---------- SUPPLIED INFORMATION ----------

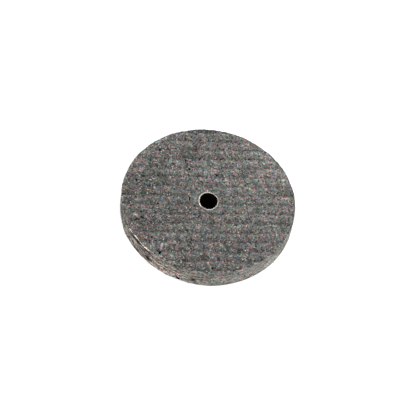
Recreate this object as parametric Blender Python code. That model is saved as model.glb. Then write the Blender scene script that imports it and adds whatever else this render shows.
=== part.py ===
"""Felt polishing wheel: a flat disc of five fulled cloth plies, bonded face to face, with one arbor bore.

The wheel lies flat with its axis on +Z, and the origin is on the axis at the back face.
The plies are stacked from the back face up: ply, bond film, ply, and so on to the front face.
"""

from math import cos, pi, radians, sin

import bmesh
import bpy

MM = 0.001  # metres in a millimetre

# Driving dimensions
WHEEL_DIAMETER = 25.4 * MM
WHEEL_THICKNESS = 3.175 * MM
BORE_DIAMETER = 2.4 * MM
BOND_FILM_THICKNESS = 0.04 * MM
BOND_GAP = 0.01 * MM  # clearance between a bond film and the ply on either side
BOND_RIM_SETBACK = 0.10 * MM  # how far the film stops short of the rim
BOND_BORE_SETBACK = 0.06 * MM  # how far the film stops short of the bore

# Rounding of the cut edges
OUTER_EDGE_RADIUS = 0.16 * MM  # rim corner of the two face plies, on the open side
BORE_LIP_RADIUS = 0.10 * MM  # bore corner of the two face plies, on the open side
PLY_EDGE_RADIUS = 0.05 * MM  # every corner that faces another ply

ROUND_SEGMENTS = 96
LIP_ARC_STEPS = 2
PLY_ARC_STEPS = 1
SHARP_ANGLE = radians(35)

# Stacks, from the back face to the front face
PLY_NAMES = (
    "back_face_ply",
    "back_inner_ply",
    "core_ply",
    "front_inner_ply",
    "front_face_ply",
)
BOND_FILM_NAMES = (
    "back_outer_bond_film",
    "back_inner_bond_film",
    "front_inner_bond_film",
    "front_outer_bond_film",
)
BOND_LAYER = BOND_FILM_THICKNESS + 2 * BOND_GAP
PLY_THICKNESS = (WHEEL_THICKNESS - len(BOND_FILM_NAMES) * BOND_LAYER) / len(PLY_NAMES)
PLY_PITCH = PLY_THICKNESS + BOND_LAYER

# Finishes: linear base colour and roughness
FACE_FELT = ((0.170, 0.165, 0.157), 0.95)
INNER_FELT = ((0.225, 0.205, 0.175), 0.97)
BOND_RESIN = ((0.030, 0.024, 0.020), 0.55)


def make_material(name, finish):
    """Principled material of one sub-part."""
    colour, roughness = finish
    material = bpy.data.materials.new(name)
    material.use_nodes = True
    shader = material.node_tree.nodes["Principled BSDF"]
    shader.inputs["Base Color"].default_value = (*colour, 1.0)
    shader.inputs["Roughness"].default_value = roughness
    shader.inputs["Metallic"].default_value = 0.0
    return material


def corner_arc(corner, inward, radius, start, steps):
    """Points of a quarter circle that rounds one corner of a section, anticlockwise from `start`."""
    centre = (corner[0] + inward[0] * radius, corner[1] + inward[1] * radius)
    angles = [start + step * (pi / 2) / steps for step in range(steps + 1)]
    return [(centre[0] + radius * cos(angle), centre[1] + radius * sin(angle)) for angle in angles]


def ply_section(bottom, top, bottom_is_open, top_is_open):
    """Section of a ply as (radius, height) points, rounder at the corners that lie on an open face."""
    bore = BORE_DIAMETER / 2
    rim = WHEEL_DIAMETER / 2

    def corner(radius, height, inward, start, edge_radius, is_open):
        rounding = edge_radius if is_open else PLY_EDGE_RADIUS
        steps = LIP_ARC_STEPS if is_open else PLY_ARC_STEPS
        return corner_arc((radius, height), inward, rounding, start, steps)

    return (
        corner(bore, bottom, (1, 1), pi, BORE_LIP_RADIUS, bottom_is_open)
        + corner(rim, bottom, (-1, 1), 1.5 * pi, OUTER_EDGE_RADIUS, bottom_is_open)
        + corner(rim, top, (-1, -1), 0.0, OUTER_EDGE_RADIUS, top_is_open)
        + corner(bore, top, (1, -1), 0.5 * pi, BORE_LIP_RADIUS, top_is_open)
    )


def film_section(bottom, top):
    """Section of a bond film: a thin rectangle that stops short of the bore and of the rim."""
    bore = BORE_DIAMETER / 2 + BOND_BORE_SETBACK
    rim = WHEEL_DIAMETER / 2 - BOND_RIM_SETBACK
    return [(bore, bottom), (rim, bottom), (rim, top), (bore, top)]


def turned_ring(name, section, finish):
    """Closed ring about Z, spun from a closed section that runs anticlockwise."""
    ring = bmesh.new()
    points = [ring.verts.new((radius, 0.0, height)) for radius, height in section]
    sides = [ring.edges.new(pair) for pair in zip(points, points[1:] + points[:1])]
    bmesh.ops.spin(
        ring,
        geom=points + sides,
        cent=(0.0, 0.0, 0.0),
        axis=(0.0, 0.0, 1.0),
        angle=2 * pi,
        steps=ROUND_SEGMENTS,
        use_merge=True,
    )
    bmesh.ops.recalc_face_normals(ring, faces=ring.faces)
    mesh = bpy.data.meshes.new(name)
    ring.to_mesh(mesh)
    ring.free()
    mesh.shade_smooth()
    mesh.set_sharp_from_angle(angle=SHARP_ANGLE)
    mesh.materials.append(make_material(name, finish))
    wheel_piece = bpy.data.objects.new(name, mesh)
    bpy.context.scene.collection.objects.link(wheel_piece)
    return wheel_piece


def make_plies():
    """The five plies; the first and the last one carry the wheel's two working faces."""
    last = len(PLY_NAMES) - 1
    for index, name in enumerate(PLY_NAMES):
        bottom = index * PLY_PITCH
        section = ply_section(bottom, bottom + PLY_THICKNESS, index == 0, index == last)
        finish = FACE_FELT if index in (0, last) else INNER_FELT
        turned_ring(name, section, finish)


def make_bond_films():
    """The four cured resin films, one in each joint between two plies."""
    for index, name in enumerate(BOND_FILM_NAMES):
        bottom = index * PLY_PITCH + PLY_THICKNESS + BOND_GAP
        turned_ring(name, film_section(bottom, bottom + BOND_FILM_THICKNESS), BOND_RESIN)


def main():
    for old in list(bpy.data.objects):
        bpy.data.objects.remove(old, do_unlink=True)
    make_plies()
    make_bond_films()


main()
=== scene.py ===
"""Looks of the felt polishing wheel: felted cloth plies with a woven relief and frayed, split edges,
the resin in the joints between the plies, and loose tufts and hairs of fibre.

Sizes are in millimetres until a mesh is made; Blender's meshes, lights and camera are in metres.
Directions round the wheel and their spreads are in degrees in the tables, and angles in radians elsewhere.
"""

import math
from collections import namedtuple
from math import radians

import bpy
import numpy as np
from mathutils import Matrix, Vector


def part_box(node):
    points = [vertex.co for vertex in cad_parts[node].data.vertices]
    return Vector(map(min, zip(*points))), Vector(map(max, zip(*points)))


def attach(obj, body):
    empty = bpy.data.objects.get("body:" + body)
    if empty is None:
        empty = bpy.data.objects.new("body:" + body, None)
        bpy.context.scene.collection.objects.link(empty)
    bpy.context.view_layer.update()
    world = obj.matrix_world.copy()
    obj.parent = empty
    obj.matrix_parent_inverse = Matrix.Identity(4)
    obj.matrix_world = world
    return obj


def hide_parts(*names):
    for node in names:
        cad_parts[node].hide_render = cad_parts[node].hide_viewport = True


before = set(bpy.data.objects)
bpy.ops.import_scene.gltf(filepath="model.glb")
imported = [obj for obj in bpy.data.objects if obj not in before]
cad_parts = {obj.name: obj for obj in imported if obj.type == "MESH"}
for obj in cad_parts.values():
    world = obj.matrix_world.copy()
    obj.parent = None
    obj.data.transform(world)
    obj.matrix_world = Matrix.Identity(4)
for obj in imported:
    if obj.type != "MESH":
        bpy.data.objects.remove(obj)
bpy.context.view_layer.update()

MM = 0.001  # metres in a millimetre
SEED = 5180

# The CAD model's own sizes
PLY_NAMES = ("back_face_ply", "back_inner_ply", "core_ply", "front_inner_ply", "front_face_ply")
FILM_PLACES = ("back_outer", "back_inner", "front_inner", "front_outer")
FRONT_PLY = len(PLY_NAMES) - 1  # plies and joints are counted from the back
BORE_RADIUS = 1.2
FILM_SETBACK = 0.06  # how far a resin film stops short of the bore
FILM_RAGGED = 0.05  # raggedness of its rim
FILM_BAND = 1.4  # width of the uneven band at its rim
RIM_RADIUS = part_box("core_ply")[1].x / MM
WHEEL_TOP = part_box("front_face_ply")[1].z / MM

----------

- EXERCISE GOAL -
Repeat, exactly as they stand above, the lines from the line with "last = len(PLY_NAMES) - 1" to the line with "imported = [obj", both lines included.

- OUTPUT -
    last = len(PLY_NAMES) - 1
    for index, name in enumerate(PLY_NAMES):
        bottom = index * PLY_PITCH
        section = ply_section(bottom, bottom + PLY_THICKNESS, index == 0, index == last)
        finish = FACE_FELT if index in (0, last) else INNER_FELT
        turned_ring(name, section, finish)


def make_bond_films():
    """The four cured resin films, one in each joint between two plies."""
    for index, name in enumerate(BOND_FILM_NAMES):
        bottom = index * PLY_PITCH + PLY_THICKNESS + BOND_GAP
        turned_ring(name, film_section(bottom, bottom + BOND_FILM_THICKNESS), BOND_RESIN)


def main():
    for old in list(bpy.data.objects):
        bpy.data.objects.remove(old, do_unlink=True)
    make_plies()
    make_bond_films()


main()
=== scene.py ===
"""Looks of the felt polishing wheel: felted cloth plies with a woven relief and frayed, split edges,
the resin in the joints between the plies, and loose tufts and hairs of fibre.

Sizes are in millimetres until a mesh is made; Blender's meshes, lights and camera are in metres.
Directions round the wheel and their spreads are in degrees in the tables, and angles in radians elsewhere.
"""

import math
from collections import namedtuple
from math import radians

import bpy
import numpy as np
from mathutils import Matrix, Vector


def part_box(node):
    points = [vertex.co for vertex in cad_parts[node].data.vertices]
    return Vector(map(min, zip(*points))), Vector(map(max, zip(*points)))


def attach(obj, body):
    empty = bpy.data.objects.get("body:" + body)
    if empty is None:
        empty = bpy.data.objects.new("body:" + body, None)
        bpy.context.scene.collection.objects.link(empty)
    bpy.context.view_layer.update()
    world = obj.matrix_world.copy()
    obj.parent = empty
    obj.matrix_parent_inverse = Matrix.Identity(4)
    obj.matrix_world = world
    return obj


def hide_parts(*names):
    for node in names:
        cad_parts[node].hide_render = cad_parts[node].hide_viewport = True


before = set(bpy.data.objects)
bpy.ops.import_scene.gltf(filepath="model.glb")
imported = [obj for obj in bpy.data.objects if obj not in before]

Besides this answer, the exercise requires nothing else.